== MATERIAL ==
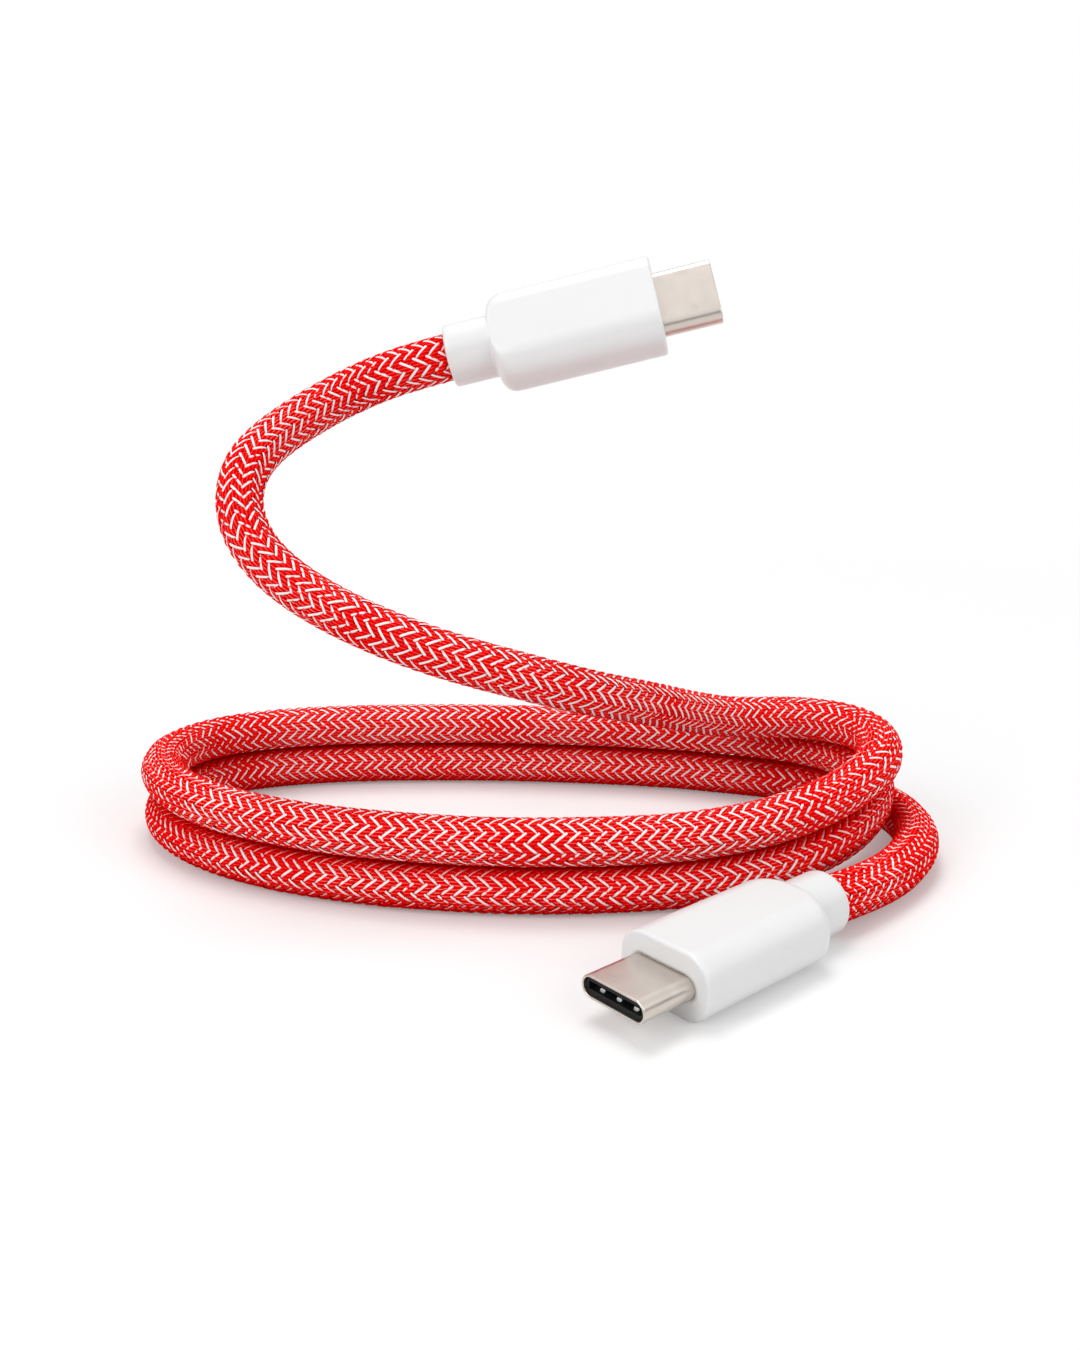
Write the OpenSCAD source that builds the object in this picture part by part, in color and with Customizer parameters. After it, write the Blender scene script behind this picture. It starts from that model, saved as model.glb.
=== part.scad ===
// Braided charging cable with two moulded reversible plugs, lying as a small coil.
// Millimetres. The origin is the middle of the lying housing's underside, +Z up.
// Each plug is built along +X in its own frame: x = 0 is the housing's front face,
// the metal shell points to +X, the cord leaves towards -X, Y is the plug's width.

/* [Housing] */
// Width of the moulded housing
housing_w = 11.6; // [10.8:0.1:13]
// Thickness of the moulded housing
housing_h = 7; // [6.8:0.1:8]
// Radius of the housing's four long corners
housing_corner = 3; // [2.4:0.1:3.4]
// Wall of the housing round the hollow
housing_wall = 0.8; // [0.6:0.05:0.9]
// Wall at the housing's front face
nose_wall = 1.2; // [0.8:0.1:1.3]
// Length of the straight body, from front face to shoulder
body_len = 17.2; // [17:0.1:21]
// Length of the shoulder that blends the body into the round neck
shoulder_len = 2.4; // [1.6:0.1:4]
// Length of the round neck
neck_len = 4.9; // [3:0.1:8]
// Rounding of the housing's front edge
front_round = 0.5; // [0.2:0.1:0.8]
// Rounding of the neck's rear edge
neck_round = 0.4; // [0.1:0.1:0.5]
// Fillet between the shoulder and the neck
neck_fillet = 0.4; // [0.2:0.1:0.6]

/* [Metal shell] */
// Outside width of the plug shell
shell_w = 8.25; // [8.2:0.05:8.3]
// Outside thickness of the plug shell
shell_h = 2.4; // [2.35:0.05:2.45]
// Sheet thickness of the shell
shell_wall = 0.25; // [0.2:0.01:0.27]
// Length of shell that stands out of the housing
shell_reach = 6.65; // [6.3:0.05:6.8]
// Length of shell held inside the housing
shell_grip = 4; // [3.6:0.1:4.6]
// Rounding of the shell's mouth
mouth_round = 0.18; // [0.1:0.02:0.2]
// Length of the two locking windows in the shell
lock_len = 1; // [0.6:0.1:1.2]
// Width of the two locking windows in the shell
lock_w = 2; // [1:0.1:3]

/* [Contact block] */
// Set-back of the block behind the shell's mouth
block_setback = 0.35; // [0.2:0.05:0.5]
// Wall of the block on each side of the slot that takes the socket's tongue
slot_wall = 0.475; // [0.44:0.005:0.52]
// Height of the slot that takes the socket's tongue
slot_h = 0.8; // [0.74:0.02:0.84]
// Depth of the slot
slot_depth = 5.3; // [5:0.1:5.6]
// Distance between neighbouring contact places
contact_spacing = 0.5; // [0.48:0.01:0.5]
// Width of one contact
contact_w = 0.25; // [0.2:0.01:0.3]
// Sheet thickness of the contacts
contact_t = 0.15; // [0.1:0.01:0.16]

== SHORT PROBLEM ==
Of the lines above, how many hold the word "behind"? Say the number alone.

== FINAL ANSWER ==
2